Repeat each line exactly, leaving nothing out.

• Collected data:
[start]

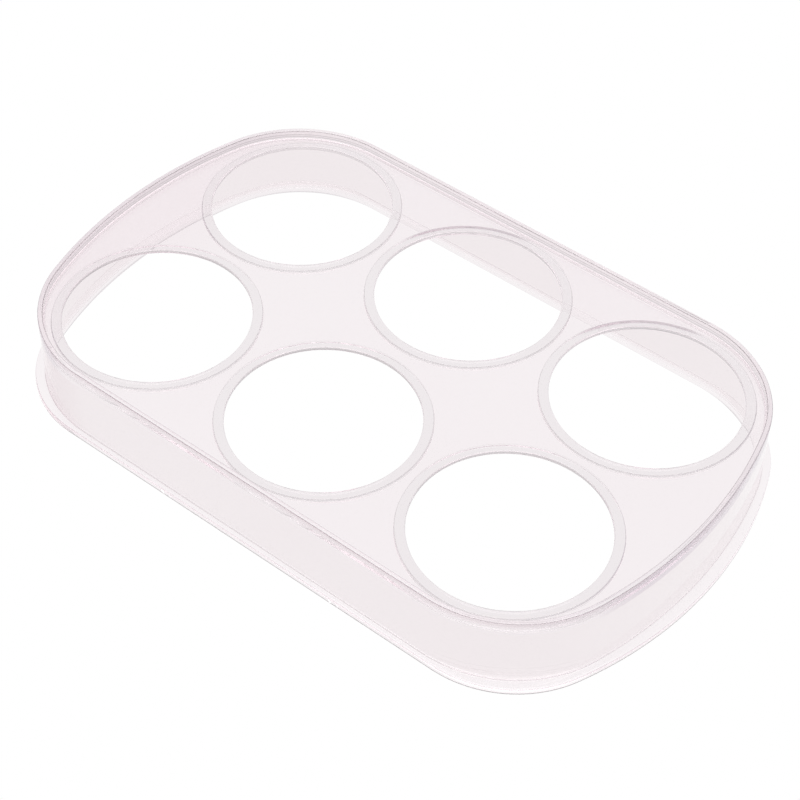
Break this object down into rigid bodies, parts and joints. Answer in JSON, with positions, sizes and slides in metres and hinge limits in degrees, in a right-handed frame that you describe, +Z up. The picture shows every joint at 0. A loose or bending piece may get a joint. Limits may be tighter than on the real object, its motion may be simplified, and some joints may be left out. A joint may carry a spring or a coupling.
{
  "type": "egg holder",
  "caption": "Low open-bottomed tray of clear plastic that stands eggs upright in round raised rings, for a refrigerator shelf or worktop.",
  "frame": {"origin": "middle of the underside, on the surface that the tray stands on", "axes": "+X along the tray's length, +Y towards its back, +Z up"},
  "size_m": [0.1644, 0.1032, 0.0192],
  "materials": {
    "clear_pink_plastic": "transparent, faintly pink moulded plastic, polished on every face"
  },
  "bodies": {
    "root": {"top_deck": "clear_pink_plastic", "skirt_wall": "clear_pink_plastic", "raised_rim": "clear_pink_plastic", "foot_flange": "clear_pink_plastic", "egg_ring_back_left": "clear_pink_plastic", "egg_ring_back_middle": "clear_pink_plastic", "egg_ring_back_right": "clear_pink_plastic", "egg_ring_front_left": "clear_pink_plastic", "egg_ring_front_middle": "clear_pink_plastic", "egg_ring_front_right": "clear_pink_plastic"}
  },
  "joints": []
}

[end]

• Answer for this exercise:
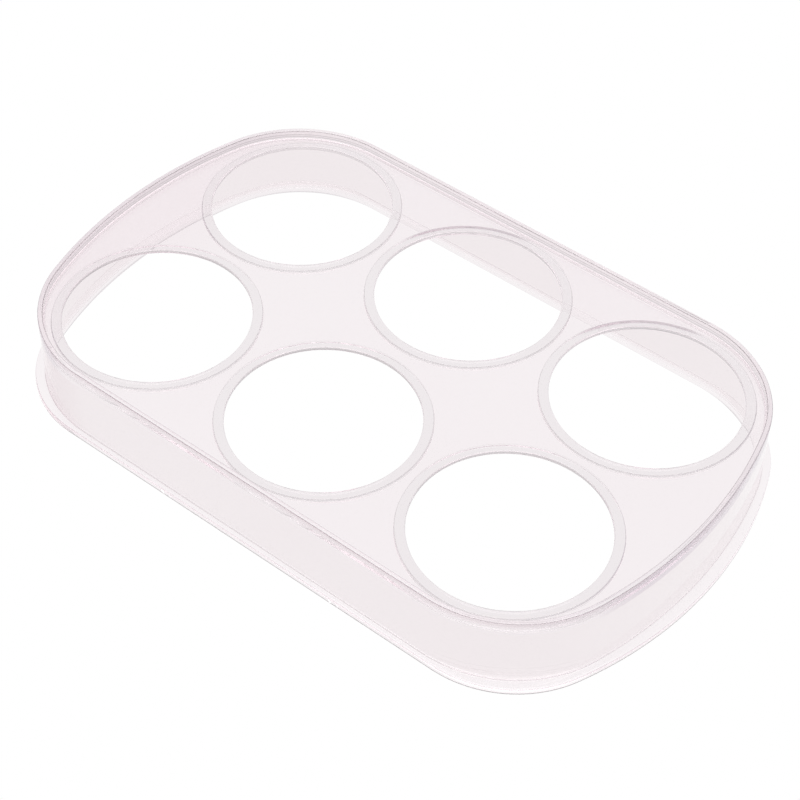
Break this object down into rigid bodies, parts and joints. Answer in JSON, with positions, sizes and slides in metres and hinge limits in degrees, in a right-handed frame that you describe, +Z up. The picture shows every joint at 0. A loose or bending piece may get a joint. Limits may be tighter than on the real object, its motion may be simplified, and some joints may be left out. A joint may carry a spring or a coupling.
{
  "type": "egg holder",
  "caption": "Low open-bottomed tray of clear plastic that stands eggs upright in round raised rings, for a refrigerator shelf or worktop.",
  "frame": {"origin": "middle of the underside, on the surface that the tray stands on", "axes": "+X along the tray's length, +Y towards its back, +Z up"},
  "size_m": [0.1644, 0.1032, 0.0192],
  "materials": {
    "clear_pink_plastic": "transparent, faintly pink moulded plastic, polished on every face"
  },
  "bodies": {
    "root": {"top_deck": "clear_pink_plastic", "skirt_wall": "clear_pink_plastic", "raised_rim": "clear_pink_plastic", "foot_flange": "clear_pink_plastic", "egg_ring_back_left": "clear_pink_plastic", "egg_ring_back_middle": "clear_pink_plastic", "egg_ring_back_right": "clear_pink_plastic", "egg_ring_front_left": "clear_pink_plastic", "egg_ring_front_middle": "clear_pink_plastic", "egg_ring_front_right": "clear_pink_plastic"}
  },
  "joints": []
}